By what mast do I hoist such a damning flag? Well how about the way the marketing has gone, sending bizarre merch with reportedly misspelt Kanji and mismatched clan emblems imprinted here and there? Maybe Ubisoft are actually trying to tell us something hidden in all this, like a physical manifestation of how little they care anymore for a franchise that once teetered on the verge of respectable historical fiction. (Then they said Aliens. The franchise never really recovered from the aliens, did it?) Then there's the little distinction in how the character's battle themes go. Naoe's are woodwinds, obviously. She's Japanese and those are the only Japanese instruments that their team have ever heard of. Yusuke? Well, he's black so... Japanese music in the style of hip hop? Sure, why not! What do you mean this predates not even the invention of hip-hop, but the founding of America and the formation of the identity known as African American? Those sound like the kinds of things someone who cares would react to... And we all know what effect that has on a team like Ubisoft!

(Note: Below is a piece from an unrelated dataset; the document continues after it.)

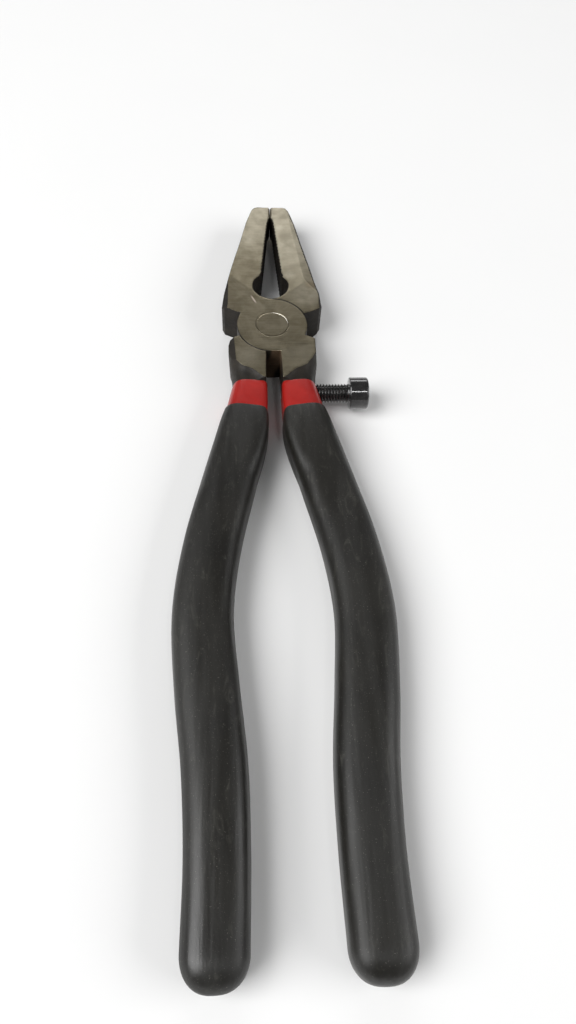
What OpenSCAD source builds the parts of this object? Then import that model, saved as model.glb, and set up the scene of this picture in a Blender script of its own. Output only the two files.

So yes, despite the many years we waited for Assassin's Creed to get off their high chair of pretence which was scrapped over all the way back in those security logs for the second game, I cannot summon any less possible excitement for this game than I currently have. It is like a blackhole of potential sucking out my lifeforce just by it, and it's damnable parents, breathing the same cursed air as me- it's drains me to even think about. And the worst part of it all? The game will make money. Oh, it will make gangbusters. And it will be messy in a ton of supremely obvious ways that many of the industry leaders will scratch their heads at and silently wonder how this could have shipped like that. And Ubisoft will offer plenty of empty platitudes and bow before the penitent shrine, cusp their hands around the throned handle of Mea Culpa- and do it all over again next game. And no one, absolute no one at all, will be, in the least bit, surprised.